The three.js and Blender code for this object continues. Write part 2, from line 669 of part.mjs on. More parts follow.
□ □ □
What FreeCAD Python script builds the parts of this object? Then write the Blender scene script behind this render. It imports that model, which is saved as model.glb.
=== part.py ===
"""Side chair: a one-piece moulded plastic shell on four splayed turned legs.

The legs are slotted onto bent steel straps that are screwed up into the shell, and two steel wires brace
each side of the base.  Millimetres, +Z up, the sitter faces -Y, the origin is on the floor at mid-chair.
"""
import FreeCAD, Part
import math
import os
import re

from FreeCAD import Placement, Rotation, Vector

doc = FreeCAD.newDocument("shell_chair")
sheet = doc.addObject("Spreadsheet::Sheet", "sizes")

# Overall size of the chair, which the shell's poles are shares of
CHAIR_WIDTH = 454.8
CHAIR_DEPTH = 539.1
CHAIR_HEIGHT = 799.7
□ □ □
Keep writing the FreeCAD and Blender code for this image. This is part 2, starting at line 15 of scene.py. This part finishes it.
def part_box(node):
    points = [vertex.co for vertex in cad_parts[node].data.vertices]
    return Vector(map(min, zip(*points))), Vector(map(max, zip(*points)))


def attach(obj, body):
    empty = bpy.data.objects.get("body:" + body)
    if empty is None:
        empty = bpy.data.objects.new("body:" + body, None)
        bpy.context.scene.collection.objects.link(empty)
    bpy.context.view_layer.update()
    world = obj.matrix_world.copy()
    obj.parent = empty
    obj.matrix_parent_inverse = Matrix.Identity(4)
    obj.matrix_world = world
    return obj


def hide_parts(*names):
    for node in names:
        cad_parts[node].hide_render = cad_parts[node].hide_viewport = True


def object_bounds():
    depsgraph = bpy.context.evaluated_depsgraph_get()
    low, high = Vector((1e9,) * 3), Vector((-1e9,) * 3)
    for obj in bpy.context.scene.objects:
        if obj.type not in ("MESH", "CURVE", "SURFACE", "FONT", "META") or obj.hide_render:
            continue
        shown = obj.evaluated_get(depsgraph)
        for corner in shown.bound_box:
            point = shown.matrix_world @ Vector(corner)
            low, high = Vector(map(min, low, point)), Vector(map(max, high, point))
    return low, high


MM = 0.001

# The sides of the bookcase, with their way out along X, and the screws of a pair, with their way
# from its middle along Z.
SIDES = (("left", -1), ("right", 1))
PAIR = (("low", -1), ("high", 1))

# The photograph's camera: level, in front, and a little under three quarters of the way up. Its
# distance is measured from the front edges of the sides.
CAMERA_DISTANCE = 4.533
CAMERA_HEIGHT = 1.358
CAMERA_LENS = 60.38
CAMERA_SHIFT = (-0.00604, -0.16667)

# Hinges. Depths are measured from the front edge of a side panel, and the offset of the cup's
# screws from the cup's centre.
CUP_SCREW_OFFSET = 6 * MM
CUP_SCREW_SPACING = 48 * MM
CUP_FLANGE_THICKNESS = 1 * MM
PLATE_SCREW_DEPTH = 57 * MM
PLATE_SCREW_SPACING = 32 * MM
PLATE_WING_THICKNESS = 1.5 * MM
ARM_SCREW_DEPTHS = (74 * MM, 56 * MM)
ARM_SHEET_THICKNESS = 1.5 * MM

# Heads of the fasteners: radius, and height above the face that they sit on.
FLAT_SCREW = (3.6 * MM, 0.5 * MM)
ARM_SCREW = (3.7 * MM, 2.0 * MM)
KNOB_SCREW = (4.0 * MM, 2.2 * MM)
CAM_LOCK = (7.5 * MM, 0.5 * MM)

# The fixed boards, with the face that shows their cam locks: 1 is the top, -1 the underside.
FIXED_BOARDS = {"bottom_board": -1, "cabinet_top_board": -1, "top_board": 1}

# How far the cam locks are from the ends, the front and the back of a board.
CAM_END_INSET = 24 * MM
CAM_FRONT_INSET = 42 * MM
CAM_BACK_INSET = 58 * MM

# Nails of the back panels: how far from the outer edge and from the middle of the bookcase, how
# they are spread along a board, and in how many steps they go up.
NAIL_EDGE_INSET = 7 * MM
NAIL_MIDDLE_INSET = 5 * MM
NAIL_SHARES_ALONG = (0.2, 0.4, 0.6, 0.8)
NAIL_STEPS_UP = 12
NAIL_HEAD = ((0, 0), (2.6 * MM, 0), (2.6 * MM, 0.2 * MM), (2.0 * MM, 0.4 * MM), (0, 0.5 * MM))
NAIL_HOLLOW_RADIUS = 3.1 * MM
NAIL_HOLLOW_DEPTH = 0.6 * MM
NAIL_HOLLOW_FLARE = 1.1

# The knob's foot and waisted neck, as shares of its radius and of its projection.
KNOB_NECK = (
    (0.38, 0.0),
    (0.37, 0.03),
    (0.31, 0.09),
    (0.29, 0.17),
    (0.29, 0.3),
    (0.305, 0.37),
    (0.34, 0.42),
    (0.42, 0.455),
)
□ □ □
Note every line above where the string "which" shows up, and copy those lines.

What FreeCAD Python script builds the parts of this object? Then write the Blender scene script behind this render. It imports that model, which is saved as model.glb.
# Overall size of the chair, which the shell's poles are shares of